▸ **Prompt**
Return every line of the material exactly.

▸ **Listed records**
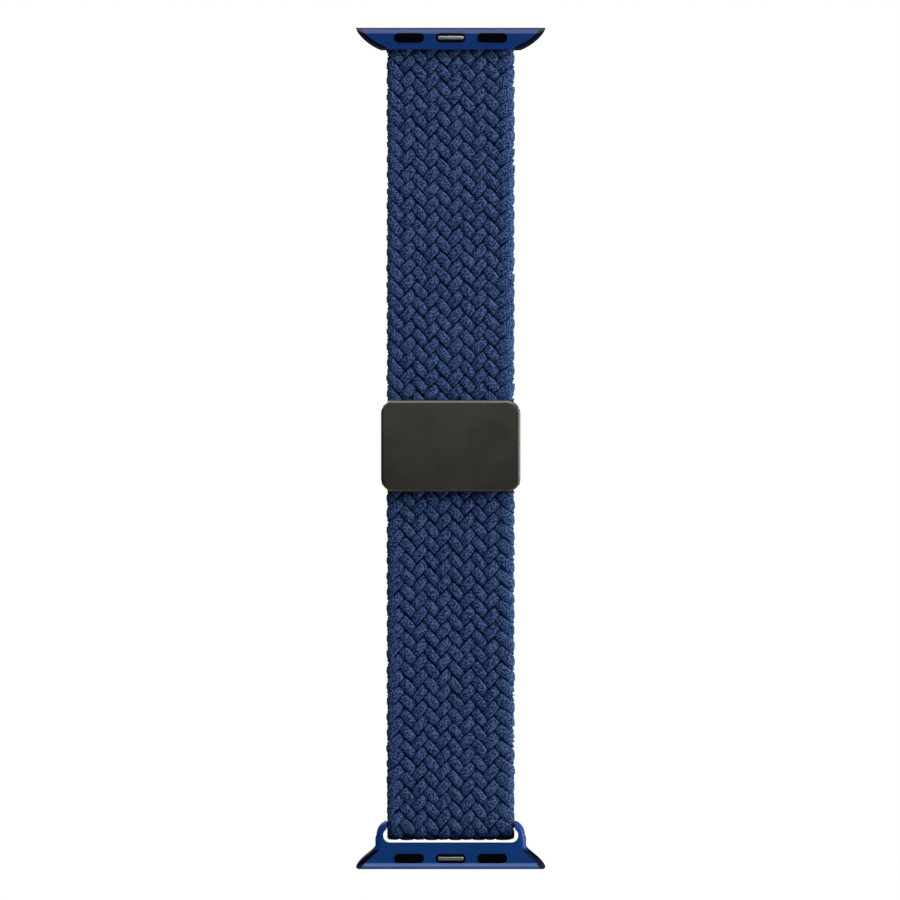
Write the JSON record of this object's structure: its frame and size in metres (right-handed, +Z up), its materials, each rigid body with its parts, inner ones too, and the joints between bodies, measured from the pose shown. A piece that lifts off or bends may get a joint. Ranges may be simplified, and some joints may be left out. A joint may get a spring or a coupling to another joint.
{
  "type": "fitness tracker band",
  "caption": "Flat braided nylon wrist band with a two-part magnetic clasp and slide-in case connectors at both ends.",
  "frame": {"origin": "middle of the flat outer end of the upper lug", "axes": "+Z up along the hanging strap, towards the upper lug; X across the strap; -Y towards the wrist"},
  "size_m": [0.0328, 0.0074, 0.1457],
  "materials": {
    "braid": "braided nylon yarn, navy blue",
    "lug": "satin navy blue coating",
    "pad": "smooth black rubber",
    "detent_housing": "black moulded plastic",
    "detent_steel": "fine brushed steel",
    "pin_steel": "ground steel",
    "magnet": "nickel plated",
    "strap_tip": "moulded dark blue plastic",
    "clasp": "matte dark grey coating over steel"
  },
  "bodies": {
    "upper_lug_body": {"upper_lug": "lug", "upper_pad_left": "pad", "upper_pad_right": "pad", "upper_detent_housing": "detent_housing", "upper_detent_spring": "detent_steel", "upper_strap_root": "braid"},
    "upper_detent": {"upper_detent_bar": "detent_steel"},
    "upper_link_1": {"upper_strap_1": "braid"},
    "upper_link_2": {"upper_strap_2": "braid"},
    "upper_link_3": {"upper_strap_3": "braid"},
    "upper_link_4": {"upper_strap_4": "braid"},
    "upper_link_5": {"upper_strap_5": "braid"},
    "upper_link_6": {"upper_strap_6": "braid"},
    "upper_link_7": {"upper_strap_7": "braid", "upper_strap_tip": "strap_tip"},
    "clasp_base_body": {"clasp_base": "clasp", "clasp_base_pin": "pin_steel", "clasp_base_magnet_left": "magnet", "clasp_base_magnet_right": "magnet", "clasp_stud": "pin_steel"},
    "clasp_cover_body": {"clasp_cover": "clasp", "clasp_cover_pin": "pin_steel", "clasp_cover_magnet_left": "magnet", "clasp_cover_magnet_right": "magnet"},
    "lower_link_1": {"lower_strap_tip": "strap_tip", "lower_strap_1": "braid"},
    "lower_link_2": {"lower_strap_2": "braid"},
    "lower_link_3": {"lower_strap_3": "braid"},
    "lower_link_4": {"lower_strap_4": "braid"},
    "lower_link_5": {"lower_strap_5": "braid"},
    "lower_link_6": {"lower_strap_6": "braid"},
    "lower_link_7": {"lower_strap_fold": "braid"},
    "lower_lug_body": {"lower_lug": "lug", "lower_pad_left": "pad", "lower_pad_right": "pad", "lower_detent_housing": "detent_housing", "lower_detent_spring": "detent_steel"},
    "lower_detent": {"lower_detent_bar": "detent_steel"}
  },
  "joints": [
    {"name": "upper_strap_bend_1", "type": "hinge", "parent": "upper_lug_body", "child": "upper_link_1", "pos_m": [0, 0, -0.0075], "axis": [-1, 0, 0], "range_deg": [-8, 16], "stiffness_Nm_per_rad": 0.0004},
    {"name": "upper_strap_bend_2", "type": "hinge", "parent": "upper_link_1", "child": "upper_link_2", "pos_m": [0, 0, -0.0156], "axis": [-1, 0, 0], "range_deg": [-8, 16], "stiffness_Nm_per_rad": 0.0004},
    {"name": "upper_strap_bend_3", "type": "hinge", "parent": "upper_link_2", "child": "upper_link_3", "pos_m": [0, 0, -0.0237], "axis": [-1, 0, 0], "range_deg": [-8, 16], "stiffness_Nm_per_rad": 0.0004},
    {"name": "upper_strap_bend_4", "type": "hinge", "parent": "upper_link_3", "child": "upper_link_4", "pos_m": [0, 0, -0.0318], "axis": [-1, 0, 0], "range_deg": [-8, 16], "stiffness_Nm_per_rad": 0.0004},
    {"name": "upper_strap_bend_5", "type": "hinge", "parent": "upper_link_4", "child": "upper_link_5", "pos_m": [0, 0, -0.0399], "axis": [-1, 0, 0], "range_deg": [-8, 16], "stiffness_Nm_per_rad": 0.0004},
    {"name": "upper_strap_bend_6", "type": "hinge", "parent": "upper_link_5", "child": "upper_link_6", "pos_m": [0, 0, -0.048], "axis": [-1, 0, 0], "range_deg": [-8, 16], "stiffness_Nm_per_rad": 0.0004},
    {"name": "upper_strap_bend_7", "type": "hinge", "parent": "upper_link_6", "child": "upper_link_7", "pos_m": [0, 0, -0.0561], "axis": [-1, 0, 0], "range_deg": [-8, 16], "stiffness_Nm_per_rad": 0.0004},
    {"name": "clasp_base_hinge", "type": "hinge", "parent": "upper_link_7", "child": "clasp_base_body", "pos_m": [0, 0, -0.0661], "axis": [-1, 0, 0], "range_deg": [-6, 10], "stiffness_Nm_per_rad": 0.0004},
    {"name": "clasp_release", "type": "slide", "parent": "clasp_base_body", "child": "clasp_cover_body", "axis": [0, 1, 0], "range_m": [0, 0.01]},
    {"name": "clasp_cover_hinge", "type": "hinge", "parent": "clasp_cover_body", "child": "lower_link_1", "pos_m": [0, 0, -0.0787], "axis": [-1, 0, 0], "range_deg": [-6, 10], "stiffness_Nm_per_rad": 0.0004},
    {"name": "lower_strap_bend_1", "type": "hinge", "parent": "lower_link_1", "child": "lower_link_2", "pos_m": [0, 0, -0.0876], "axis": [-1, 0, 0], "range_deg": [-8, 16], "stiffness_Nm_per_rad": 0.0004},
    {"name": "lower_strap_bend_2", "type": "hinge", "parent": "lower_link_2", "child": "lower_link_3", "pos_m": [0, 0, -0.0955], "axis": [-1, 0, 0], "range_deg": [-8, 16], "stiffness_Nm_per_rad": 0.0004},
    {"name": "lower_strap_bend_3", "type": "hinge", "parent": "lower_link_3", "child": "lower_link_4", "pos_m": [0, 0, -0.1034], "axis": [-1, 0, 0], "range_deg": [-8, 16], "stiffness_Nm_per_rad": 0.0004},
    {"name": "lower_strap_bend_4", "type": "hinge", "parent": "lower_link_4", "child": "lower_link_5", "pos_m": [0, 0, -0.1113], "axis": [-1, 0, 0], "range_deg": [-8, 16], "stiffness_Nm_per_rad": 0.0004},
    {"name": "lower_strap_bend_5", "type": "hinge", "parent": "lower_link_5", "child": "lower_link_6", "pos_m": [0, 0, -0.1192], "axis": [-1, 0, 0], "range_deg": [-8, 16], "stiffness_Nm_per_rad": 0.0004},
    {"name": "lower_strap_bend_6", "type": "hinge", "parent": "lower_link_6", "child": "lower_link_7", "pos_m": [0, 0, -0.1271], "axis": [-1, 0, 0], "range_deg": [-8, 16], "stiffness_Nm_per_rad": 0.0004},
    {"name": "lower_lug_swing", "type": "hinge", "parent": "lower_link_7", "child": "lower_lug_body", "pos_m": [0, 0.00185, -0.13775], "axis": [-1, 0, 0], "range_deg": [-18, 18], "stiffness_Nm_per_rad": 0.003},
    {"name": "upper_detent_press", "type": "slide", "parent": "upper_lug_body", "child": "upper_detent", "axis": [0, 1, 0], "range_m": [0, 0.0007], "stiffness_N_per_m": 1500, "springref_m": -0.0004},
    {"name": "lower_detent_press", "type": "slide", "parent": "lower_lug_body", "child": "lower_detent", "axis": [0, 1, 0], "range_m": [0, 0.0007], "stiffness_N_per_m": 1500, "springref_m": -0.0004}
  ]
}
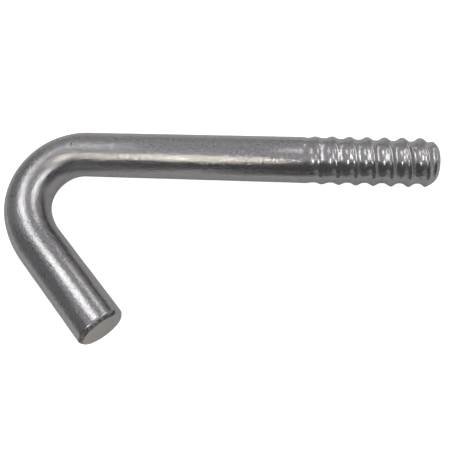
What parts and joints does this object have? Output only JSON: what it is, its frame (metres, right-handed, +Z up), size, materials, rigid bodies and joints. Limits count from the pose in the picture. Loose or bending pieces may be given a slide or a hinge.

▸ **Reply**
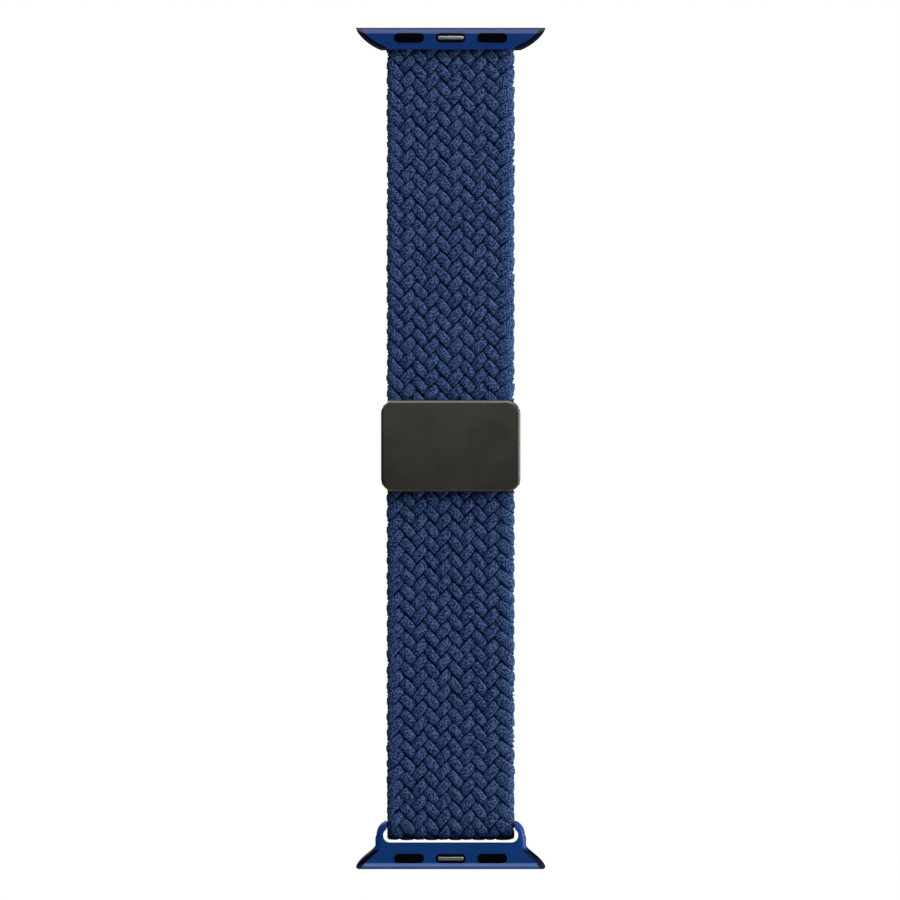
Write the JSON record of this object's structure: its frame and size in metres (right-handed, +Z up), its materials, each rigid body with its parts, inner ones too, and the joints between bodies, measured from the pose shown. A piece that lifts off or bends may get a joint. Ranges may be simplified, and some joints may be left out. A joint may get a spring or a coupling to another joint.
{
  "type": "fitness tracker band",
  "caption": "Flat braided nylon wrist band with a two-part magnetic clasp and slide-in case connectors at both ends.",
  "frame": {"origin": "middle of the flat outer end of the upper lug", "axes": "+Z up along the hanging strap, towards the upper lug; X across the strap; -Y towards the wrist"},
  "size_m": [0.0328, 0.0074, 0.1457],
  "materials": {
    "braid": "braided nylon yarn, navy blue",
    "lug": "satin navy blue coating",
    "pad": "smooth black rubber",
    "detent_housing": "black moulded plastic",
    "detent_steel": "fine brushed steel",
    "pin_steel": "ground steel",
    "magnet": "nickel plated",
    "strap_tip": "moulded dark blue plastic",
    "clasp": "matte dark grey coating over steel"
  },
  "bodies": {
    "upper_lug_body": {"upper_lug": "lug", "upper_pad_left": "pad", "upper_pad_right": "pad", "upper_detent_housing": "detent_housing", "upper_detent_spring": "detent_steel", "upper_strap_root": "braid"},
    "upper_detent": {"upper_detent_bar": "detent_steel"},
    "upper_link_1": {"upper_strap_1": "braid"},
    "upper_link_2": {"upper_strap_2": "braid"},
    "upper_link_3": {"upper_strap_3": "braid"},
    "upper_link_4": {"upper_strap_4": "braid"},
    "upper_link_5": {"upper_strap_5": "braid"},
    "upper_link_6": {"upper_strap_6": "braid"},
    "upper_link_7": {"upper_strap_7": "braid", "upper_strap_tip": "strap_tip"},
    "clasp_base_body": {"clasp_base": "clasp", "clasp_base_pin": "pin_steel", "clasp_base_magnet_left": "magnet", "clasp_base_magnet_right": "magnet", "clasp_stud": "pin_steel"},
    "clasp_cover_body": {"clasp_cover": "clasp", "clasp_cover_pin": "pin_steel", "clasp_cover_magnet_left": "magnet", "clasp_cover_magnet_right": "magnet"},
    "lower_link_1": {"lower_strap_tip": "strap_tip", "lower_strap_1": "braid"},
    "lower_link_2": {"lower_strap_2": "braid"},
    "lower_link_3": {"lower_strap_3": "braid"},
    "lower_link_4": {"lower_strap_4": "braid"},
    "lower_link_5": {"lower_strap_5": "braid"},
    "lower_link_6": {"lower_strap_6": "braid"},
    "lower_link_7": {"lower_strap_fold": "braid"},
    "lower_lug_body": {"lower_lug": "lug", "lower_pad_left": "pad", "lower_pad_right": "pad", "lower_detent_housing": "detent_housing", "lower_detent_spring": "detent_steel"},
    "lower_detent": {"lower_detent_bar": "detent_steel"}
  },
  "joints": [
    {"name": "upper_strap_bend_1", "type": "hinge", "parent": "upper_lug_body", "child": "upper_link_1", "pos_m": [0, 0, -0.0075], "axis": [-1, 0, 0], "range_deg": [-8, 16], "stiffness_Nm_per_rad": 0.0004},
    {"name": "upper_strap_bend_2", "type": "hinge", "parent": "upper_link_1", "child": "upper_link_2", "pos_m": [0, 0, -0.0156], "axis": [-1, 0, 0], "range_deg": [-8, 16], "stiffness_Nm_per_rad": 0.0004},
    {"name": "upper_strap_bend_3", "type": "hinge", "parent": "upper_link_2", "child": "upper_link_3", "pos_m": [0, 0, -0.0237], "axis": [-1, 0, 0], "range_deg": [-8, 16], "stiffness_Nm_per_rad": 0.0004},
    {"name": "upper_strap_bend_4", "type": "hinge", "parent": "upper_link_3", "child": "upper_link_4", "pos_m": [0, 0, -0.0318], "axis": [-1, 0, 0], "range_deg": [-8, 16], "stiffness_Nm_per_rad": 0.0004},
    {"name": "upper_strap_bend_5", "type": "hinge", "parent": "upper_link_4", "child": "upper_link_5", "pos_m": [0, 0, -0.0399], "axis": [-1, 0, 0], "range_deg": [-8, 16], "stiffness_Nm_per_rad": 0.0004},
    {"name": "upper_strap_bend_6", "type": "hinge", "parent": "upper_link_5", "child": "upper_link_6", "pos_m": [0, 0, -0.048], "axis": [-1, 0, 0], "range_deg": [-8, 16], "stiffness_Nm_per_rad": 0.0004},
    {"name": "upper_strap_bend_7", "type": "hinge", "parent": "upper_link_6", "child": "upper_link_7", "pos_m": [0, 0, -0.0561], "axis": [-1, 0, 0], "range_deg": [-8, 16], "stiffness_Nm_per_rad": 0.0004},
    {"name": "clasp_base_hinge", "type": "hinge", "parent": "upper_link_7", "child": "clasp_base_body", "pos_m": [0, 0, -0.0661], "axis": [-1, 0, 0], "range_deg": [-6, 10], "stiffness_Nm_per_rad": 0.0004},
    {"name": "clasp_release", "type": "slide", "parent": "clasp_base_body", "child": "clasp_cover_body", "axis": [0, 1, 0], "range_m": [0, 0.01]},
    {"name": "clasp_cover_hinge", "type": "hinge", "parent": "clasp_cover_body", "child": "lower_link_1", "pos_m": [0, 0, -0.0787], "axis": [-1, 0, 0], "range_deg": [-6, 10], "stiffness_Nm_per_rad": 0.0004},
    {"name": "lower_strap_bend_1", "type": "hinge", "parent": "lower_link_1", "child": "lower_link_2", "pos_m": [0, 0, -0.0876], "axis": [-1, 0, 0], "range_deg": [-8, 16], "stiffness_Nm_per_rad": 0.0004},
    {"name": "lower_strap_bend_2", "type": "hinge", "parent": "lower_link_2", "child": "lower_link_3", "pos_m": [0, 0, -0.0955], "axis": [-1, 0, 0], "range_deg": [-8, 16], "stiffness_Nm_per_rad": 0.0004},
    {"name": "lower_strap_bend_3", "type": "hinge", "parent": "lower_link_3", "child": "lower_link_4", "pos_m": [0, 0, -0.1034], "axis": [-1, 0, 0], "range_deg": [-8, 16], "stiffness_Nm_per_rad": 0.0004},
    {"name": "lower_strap_bend_4", "type": "hinge", "parent": "lower_link_4", "child": "lower_link_5", "pos_m": [0, 0, -0.1113], "axis": [-1, 0, 0], "range_deg": [-8, 16], "stiffness_Nm_per_rad": 0.0004},
    {"name": "lower_strap_bend_5", "type": "hinge", "parent": "lower_link_5", "child": "lower_link_6", "pos_m": [0, 0, -0.1192], "axis": [-1, 0, 0], "range_deg": [-8, 16], "stiffness_Nm_per_rad": 0.0004},
    {"name": "lower_strap_bend_6", "type": "hinge", "parent": "lower_link_6", "child": "lower_link_7", "pos_m": [0, 0, -0.1271], "axis": [-1, 0, 0], "range_deg": [-8, 16], "stiffness_Nm_per_rad": 0.0004},
    {"name": "lower_lug_swing", "type": "hinge", "parent": "lower_link_7", "child": "lower_lug_body", "pos_m": [0, 0.00185, -0.13775], "axis": [-1, 0, 0], "range_deg": [-18, 18], "stiffness_Nm_per_rad": 0.003},
    {"name": "upper_detent_press", "type": "slide", "parent": "upper_lug_body", "child": "upper_detent", "axis": [0, 1, 0], "range_m": [0, 0.0007], "stiffness_N_per_m": 1500, "springref_m": -0.0004},
    {"name": "lower_detent_press", "type": "slide", "parent": "lower_lug_body", "child": "lower_detent", "axis": [0, 1, 0], "range_m": [0, 0.0007], "stiffness_N_per_m": 1500, "springref_m": -0.0004}
  ]
}
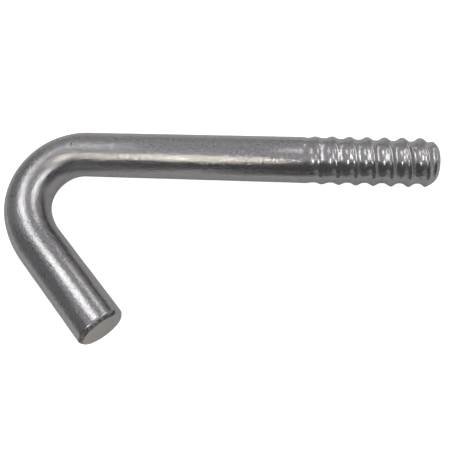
What parts and joints does this object have? Output only JSON: what it is, its frame (metres, right-handed, +Z up), size, materials, rigid bodies and joints. Limits count from the pose in the picture. Loose or bending pieces may be given a slide or a hinge.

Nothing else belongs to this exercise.